Even though the government has already regulated the use of plastic through political and legal intervention, this action remains a public concern because plastic waste products can still be found everywhere, including in urban, remote, and rural areas in Timor-Leste.
In 2020, the government of Timor-Leste established a decree law to control plastic products. Especially the law was designed to prohibit single-use plastic bags in Timor-Leste. As the decree law, 37/2020 was made to protect the environment from plastic waste; for example, this law applies rigorous sanctions over the distribution of plastic imports considered one of the significant prevention mechanisms. Indeed, this law has already applied to those companies that import plastic and will pay around 30 percent of the imported tax. Unfortunately, it remains political rhetoric with no severe control.
In fact, Every small trader, street vendor, and other small business actors, such as traditional markets, kiosks, and other small business actors, still rely on plastic bags. This fact certainly raises the curiosity about why plastic products are still being used in Dili.
It seems that the government, despite being successful in controlling single plastic use at the supermarket and non-conventional market levels; However, the government has not made maximum efforts. In this sense, implementing political and legal action to control plastic is considered failed to control plastic products from small business activities.
Unfortunately, the lack of control from the government exacerbates environmental pollution. For instance, recently, when there was a sudden strange rain yesterday (20/9/22) in Dili, I observed that all the plastic products thrown away by the community rushed to the beach and the ocean.
Some contrary arguments pointed out over the awareness of the societies, of course, the societies must also have a sense of promoting environmental friendly approach into their life. For example, put the waste products in the rubbish bin, or change the attitude of using plastics to use non-plastic bags.
Clearly, the community seems to enjoy using plastic products without concern about the negative environmental impact on human life and the environment. Apathetic behavior like this, of course, creates a negative effect, which can be polluted and kill all the life of marine biota species in the ocean and the livelihood of humans in this county.
We are all aware that plastic products create a significant phenomenon in Timor-Leste. Although the government had been proud to show its commitment through its significant dream action of the “zero plastic” policy, which has resulted in some good outcomes. It’s so difficult to see that there is only a little chance of genuine progress that has happened so far.
Similarly, some partner organizations and developmental aid agencies have had some good initiatives and commitments. Yet, the reality shows that plastic products remain an alarming concern which almost in everyday life of societies still depend on using these products.

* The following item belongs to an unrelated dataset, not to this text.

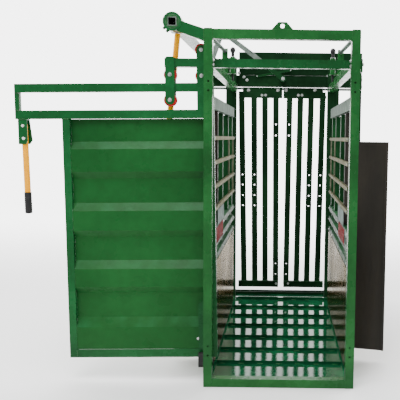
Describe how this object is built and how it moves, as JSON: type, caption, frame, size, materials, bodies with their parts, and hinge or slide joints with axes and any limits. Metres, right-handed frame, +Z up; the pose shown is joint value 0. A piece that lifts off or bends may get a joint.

Indeed, some good practices have been implemented, like using biodegradable bag products introduced into big business shops, schools, and public and private organizations seem successfully achieved. Similarly, the socialization of using organic plastic has also been introduced; however, eliminating plastic products in real life remains a significant challenge to put into practice.
Regardless of the plastic bag products, the government failed to control all plastics produced from Polyethylene terephthalate, Polypropylene, and Polystyrene. Almost everywhere, these items dominate imported products. So the question is, what is the solution to eliminate
plastic in Timor-Leste?
One of the outstanding ultimatum solutions is the recycling process. Although this ambitious plan requires adequate financial support and facilities, this policy can be used as an alternative solution to address plastic products in Timor-Leste.
Four years ago, in 2019, it was the moment when political actors and state institutions for environmental issues. A massive promotion on the issue of waste management and the use of plastic products was introduced. Moreover, some political actions through various programs to eliminate plastic products were implemented by the Secretary of State of the Environment and its partner organizations. Indeed, concrete steps have been taken, starting with the waste management and recycling pilot program in the Sub District, Motael, Dili. However, a few years later, this brilliant program almost disappeared; it no longer exists in the area of Motael.
At the level of cooperation between institutions, development agencies, and international and non-governmental organizations, there is some concrete support and even help with some small funds through bilateral and multilateral approaches. Indeed those support help this government to further make the dream of this country become a reality, making it “free from plastic” products in coming years.
At the institutional level, for example, in 2019, the secretary of state for the environment signed an agreement with the University of Sydney with Mura Technology to develop recycling processing technology by investing 40 million USD. Yet, until now, I have not heard any news about the government’s ambition to make Timor-Leste becomes one of “the world’s first plastics-neutral country” through recycling processing technology.
Nonetheless, all plastic products can be easily found everywhere with inadequate waste management plans. With all these political gaps and utopias, I assume and conclude that the government’s ambition to promote “zero plastic” is just a myth without further and concrete actions so far.